Namun pada sore harinya, sesuatu terjadi. Hujan lebat mengguyur semua tanah dan atap rumah, jalanan dan ladang pertanian yang terimbas debu vulkanik yag mungkin puluhan tahun kemudian akan menjadi pupuk yang sangat menyuburkan, dibilas, dan dicuci.Â
Dimulai dari Kecamatan Tiga Binanga hujan lebat datang, terus mengarah ke arah Batu Karang, Perbaji, Tiga Nderket. Debu-debu yang ada di halaman desa dan atap rumah pun dikikis habis. Yang paling menakjubkan adalah debu yang tadinya seolah datang mengutuk semua tanaman pertanian pun dikikis habis menyisakan kehijauan  nan segar dan memberi hidup. Perhatikan lah gambar dibawah, hijau tanaman tomat milik keluarga Ginting Mergana di Desa Perbaji seolah tersenyum segar menawarkan harapan.
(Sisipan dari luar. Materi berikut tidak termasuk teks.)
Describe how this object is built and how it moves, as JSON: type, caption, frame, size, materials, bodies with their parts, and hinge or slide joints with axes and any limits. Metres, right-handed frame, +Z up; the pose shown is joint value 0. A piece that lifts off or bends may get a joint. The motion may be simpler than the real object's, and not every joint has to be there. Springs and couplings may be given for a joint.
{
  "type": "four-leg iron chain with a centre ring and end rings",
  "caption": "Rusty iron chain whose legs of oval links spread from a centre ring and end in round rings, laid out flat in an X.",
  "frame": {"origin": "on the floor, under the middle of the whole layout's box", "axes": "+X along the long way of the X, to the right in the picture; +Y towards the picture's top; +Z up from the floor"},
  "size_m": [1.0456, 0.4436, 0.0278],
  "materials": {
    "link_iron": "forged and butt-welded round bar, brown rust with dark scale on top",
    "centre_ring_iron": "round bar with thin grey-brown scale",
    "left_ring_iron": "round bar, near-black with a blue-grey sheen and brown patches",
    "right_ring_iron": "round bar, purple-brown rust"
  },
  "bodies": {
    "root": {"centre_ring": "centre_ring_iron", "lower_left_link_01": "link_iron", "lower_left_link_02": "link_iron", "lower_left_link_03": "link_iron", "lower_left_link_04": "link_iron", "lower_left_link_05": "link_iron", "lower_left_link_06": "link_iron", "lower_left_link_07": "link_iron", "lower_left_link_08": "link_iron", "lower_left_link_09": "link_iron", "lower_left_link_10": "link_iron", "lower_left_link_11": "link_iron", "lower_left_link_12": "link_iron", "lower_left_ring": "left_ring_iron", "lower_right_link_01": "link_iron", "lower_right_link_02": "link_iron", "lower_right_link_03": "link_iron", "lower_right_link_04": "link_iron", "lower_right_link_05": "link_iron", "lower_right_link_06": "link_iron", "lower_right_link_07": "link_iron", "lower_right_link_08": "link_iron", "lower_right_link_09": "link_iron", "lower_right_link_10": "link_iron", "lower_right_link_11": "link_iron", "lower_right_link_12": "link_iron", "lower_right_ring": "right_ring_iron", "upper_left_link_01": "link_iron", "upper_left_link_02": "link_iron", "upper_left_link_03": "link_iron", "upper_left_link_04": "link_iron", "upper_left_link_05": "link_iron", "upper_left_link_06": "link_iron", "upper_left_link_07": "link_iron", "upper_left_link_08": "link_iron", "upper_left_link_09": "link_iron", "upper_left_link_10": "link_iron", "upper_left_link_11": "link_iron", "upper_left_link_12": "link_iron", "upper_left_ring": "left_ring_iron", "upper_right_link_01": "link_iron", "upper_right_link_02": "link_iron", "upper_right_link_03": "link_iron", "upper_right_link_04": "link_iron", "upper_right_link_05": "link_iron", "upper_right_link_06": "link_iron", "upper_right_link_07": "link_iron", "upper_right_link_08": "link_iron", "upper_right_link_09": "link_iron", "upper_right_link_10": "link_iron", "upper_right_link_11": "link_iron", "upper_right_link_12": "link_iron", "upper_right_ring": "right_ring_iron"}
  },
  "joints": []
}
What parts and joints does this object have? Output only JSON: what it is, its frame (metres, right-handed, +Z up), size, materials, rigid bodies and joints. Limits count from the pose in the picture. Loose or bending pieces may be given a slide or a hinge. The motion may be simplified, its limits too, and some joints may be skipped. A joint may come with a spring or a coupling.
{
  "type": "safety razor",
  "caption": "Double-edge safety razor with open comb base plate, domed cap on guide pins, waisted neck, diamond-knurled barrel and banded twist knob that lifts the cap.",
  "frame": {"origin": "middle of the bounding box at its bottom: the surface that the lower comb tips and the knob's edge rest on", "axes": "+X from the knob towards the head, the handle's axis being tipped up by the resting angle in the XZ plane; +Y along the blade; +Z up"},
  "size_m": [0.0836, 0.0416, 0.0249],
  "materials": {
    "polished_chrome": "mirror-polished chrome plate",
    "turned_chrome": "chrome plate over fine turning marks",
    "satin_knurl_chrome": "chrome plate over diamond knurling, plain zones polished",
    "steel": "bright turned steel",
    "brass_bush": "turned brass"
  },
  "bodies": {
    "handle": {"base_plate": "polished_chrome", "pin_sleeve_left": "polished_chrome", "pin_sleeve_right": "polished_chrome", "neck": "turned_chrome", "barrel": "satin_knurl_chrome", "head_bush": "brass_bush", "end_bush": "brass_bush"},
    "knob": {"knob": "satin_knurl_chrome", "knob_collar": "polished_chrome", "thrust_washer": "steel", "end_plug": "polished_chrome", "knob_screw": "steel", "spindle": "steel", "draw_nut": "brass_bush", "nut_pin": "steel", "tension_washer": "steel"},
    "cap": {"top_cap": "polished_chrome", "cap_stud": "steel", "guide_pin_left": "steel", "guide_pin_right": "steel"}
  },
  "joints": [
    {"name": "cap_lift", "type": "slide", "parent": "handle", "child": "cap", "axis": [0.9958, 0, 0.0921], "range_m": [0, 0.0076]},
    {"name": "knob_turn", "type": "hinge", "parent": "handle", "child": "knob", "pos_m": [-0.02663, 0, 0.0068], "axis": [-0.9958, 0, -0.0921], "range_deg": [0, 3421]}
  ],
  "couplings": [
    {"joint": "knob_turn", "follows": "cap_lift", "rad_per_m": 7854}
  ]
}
Sayup-sayup  jeritan ibu-ibu dan anak-anak dalam pingko pingko (tangisan yang bernada meminta atau  memohon) kapan kah berhenti erupsi Sinabung ini Tuhan, kapan berhenti penderitaan kami? Saat itulah seolah dengan jelas Tuhan menjawab, "Sekarang anakku". Dan Tuhan pun seolah menjawab dengan tangisan belas kasihan-Nya dalam hujan yang Dia turunkan. Sebab, di zaman dulu hujan sering dipahami sebagai air mata dewa-dewa. Saya pun yakin mukjizat sudah mulai terjadi di Gunung Sinabung.